→ **What the task requires**
Repeat exactly the lines from the start of the material below up to and including the "return smooth(skin(name, rings, loop=True), 40)" line.

→ **Available data**
[BEGIN]
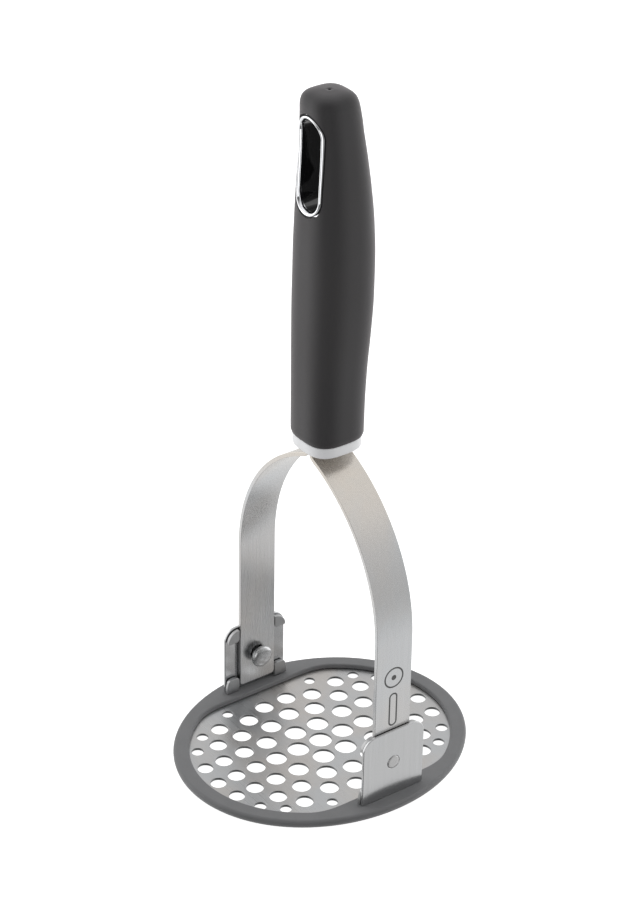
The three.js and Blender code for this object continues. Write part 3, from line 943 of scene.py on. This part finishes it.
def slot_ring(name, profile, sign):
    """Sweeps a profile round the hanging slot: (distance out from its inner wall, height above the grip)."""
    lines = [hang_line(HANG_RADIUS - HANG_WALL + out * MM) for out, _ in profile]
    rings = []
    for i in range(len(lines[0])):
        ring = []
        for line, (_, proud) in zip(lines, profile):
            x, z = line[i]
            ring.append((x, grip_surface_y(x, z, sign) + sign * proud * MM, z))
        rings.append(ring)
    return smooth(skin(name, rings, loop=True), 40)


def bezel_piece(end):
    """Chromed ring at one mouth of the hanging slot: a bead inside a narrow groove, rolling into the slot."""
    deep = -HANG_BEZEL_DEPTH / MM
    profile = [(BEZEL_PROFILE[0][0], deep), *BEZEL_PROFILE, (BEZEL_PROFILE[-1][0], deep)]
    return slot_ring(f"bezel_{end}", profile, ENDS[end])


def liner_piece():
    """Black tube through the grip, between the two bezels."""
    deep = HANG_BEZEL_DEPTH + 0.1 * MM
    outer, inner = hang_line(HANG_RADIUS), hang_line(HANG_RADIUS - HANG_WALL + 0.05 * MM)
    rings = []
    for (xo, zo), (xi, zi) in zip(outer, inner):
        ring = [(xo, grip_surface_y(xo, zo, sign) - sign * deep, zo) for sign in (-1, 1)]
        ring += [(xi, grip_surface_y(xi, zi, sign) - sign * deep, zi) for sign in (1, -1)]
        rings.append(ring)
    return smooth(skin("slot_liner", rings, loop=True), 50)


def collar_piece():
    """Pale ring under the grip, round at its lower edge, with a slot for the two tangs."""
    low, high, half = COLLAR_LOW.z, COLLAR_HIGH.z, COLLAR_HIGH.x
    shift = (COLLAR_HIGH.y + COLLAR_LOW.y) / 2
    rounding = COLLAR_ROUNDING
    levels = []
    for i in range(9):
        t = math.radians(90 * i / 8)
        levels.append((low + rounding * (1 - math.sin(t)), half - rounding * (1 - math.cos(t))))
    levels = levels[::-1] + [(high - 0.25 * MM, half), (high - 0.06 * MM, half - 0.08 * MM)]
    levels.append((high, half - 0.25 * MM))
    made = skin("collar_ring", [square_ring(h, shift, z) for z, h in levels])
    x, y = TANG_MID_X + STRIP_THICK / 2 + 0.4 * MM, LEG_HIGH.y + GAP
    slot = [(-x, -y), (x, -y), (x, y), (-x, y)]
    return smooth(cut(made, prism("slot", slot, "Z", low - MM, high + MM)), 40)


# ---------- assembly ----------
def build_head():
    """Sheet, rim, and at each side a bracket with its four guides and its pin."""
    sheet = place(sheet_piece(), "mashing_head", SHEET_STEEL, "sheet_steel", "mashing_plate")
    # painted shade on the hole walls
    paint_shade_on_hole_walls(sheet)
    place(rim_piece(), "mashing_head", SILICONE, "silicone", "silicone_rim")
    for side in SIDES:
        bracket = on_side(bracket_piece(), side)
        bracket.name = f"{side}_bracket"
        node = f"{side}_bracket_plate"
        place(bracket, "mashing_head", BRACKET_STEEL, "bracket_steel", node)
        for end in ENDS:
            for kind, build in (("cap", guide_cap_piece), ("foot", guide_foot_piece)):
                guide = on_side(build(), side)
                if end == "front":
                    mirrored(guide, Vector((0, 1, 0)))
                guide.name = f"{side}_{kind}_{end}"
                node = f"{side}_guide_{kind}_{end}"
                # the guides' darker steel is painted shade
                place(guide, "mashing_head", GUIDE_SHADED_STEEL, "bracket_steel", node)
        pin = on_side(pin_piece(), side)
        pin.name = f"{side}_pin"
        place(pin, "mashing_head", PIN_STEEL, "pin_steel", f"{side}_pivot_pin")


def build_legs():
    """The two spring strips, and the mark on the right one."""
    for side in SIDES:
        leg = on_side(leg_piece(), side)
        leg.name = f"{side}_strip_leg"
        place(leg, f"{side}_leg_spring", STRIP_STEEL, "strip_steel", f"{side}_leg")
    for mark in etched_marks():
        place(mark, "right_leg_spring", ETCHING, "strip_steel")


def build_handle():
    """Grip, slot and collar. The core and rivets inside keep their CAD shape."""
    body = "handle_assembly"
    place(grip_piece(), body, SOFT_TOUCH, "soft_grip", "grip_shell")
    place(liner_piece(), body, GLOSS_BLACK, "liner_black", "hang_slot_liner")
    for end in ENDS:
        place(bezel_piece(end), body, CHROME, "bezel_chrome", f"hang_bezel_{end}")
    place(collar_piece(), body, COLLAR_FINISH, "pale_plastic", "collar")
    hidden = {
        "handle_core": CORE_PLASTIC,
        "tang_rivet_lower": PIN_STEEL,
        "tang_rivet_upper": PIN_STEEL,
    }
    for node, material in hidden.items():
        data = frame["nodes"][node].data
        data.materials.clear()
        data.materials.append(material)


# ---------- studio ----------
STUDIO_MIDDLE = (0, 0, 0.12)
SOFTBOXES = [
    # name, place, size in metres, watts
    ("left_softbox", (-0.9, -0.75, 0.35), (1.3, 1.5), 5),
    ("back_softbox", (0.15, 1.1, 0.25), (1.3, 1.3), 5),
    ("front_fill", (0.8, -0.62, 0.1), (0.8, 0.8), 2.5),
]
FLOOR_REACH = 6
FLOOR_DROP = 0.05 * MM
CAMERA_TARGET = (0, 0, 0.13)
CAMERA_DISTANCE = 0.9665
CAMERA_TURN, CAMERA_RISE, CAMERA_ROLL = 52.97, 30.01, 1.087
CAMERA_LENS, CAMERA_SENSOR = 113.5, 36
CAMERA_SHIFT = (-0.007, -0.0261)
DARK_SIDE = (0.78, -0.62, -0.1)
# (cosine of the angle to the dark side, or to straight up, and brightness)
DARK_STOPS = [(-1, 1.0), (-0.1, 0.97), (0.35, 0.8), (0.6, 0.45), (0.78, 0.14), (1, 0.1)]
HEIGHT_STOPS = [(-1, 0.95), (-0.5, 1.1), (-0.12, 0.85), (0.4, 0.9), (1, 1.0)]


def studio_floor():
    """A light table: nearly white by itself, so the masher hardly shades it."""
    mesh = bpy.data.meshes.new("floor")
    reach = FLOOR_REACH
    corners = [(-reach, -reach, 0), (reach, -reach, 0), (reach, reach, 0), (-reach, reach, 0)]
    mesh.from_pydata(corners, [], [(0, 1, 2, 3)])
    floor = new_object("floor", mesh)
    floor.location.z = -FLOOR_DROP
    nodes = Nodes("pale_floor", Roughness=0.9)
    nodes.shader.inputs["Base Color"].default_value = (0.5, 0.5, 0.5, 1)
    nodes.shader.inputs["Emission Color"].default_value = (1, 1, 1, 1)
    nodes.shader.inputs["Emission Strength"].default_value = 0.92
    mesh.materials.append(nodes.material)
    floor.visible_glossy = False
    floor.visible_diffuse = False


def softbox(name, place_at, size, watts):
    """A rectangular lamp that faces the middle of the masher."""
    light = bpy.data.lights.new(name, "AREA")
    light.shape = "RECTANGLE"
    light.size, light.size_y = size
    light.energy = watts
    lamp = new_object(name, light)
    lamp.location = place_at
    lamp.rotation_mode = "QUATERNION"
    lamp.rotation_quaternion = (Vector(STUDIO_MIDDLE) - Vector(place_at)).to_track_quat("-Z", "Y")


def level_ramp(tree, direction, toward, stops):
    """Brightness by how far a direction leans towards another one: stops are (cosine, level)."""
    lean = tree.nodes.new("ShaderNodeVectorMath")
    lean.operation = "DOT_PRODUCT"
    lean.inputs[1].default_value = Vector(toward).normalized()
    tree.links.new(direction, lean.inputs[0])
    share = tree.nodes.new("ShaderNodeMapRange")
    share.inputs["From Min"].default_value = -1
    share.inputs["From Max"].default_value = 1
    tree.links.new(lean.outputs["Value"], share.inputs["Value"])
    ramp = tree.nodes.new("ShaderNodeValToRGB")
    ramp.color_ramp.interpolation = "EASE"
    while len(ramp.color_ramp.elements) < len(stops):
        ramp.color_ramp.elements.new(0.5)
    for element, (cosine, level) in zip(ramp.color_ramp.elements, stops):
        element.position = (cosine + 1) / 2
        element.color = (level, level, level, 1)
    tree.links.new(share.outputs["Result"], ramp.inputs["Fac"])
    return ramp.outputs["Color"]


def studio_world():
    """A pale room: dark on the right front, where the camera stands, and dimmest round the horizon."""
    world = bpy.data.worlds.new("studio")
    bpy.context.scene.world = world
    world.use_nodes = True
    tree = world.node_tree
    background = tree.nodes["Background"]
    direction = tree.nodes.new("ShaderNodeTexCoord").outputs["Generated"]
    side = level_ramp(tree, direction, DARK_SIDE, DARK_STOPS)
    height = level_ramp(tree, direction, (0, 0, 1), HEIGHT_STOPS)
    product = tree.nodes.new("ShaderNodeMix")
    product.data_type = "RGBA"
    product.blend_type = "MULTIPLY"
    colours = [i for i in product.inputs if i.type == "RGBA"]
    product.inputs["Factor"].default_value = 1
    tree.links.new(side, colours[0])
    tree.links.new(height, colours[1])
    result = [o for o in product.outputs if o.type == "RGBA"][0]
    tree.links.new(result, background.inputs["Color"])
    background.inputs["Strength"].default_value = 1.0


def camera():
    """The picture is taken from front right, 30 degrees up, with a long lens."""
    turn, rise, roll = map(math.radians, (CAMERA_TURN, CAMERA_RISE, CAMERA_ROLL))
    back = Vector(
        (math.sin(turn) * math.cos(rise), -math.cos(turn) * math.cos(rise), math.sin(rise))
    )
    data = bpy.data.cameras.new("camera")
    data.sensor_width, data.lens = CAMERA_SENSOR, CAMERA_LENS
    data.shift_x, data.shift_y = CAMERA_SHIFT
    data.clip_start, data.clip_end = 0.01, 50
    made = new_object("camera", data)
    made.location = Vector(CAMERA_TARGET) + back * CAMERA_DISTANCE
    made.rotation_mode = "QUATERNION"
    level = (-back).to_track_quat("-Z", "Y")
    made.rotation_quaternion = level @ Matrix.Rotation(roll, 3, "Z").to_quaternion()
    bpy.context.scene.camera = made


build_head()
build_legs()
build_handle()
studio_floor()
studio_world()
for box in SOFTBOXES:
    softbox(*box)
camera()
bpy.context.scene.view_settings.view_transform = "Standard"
[END]
→ **Result of this exercise**
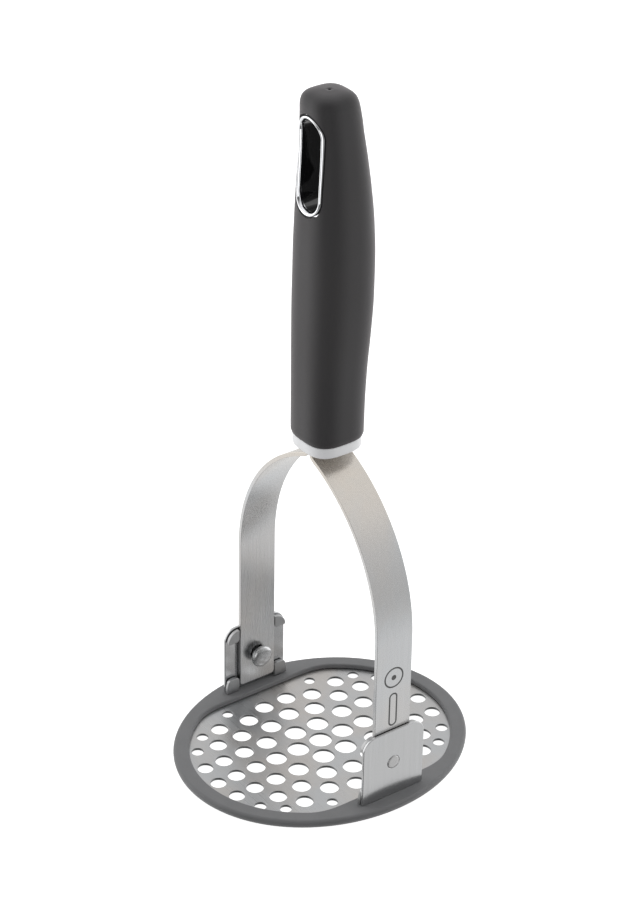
The three.js and Blender code for this object continues. Write part 3, from line 943 of scene.py on. This part finishes it.
def slot_ring(name, profile, sign):
    """Sweeps a profile round the hanging slot: (distance out from its inner wall, height above the grip)."""
    lines = [hang_line(HANG_RADIUS - HANG_WALL + out * MM) for out, _ in profile]
    rings = []
    for i in range(len(lines[0])):
        ring = []
        for line, (_, proud) in zip(lines, profile):
            x, z = line[i]
            ring.append((x, grip_surface_y(x, z, sign) + sign * proud * MM, z))
        rings.append(ring)
    return smooth(skin(name, rings, loop=True), 40)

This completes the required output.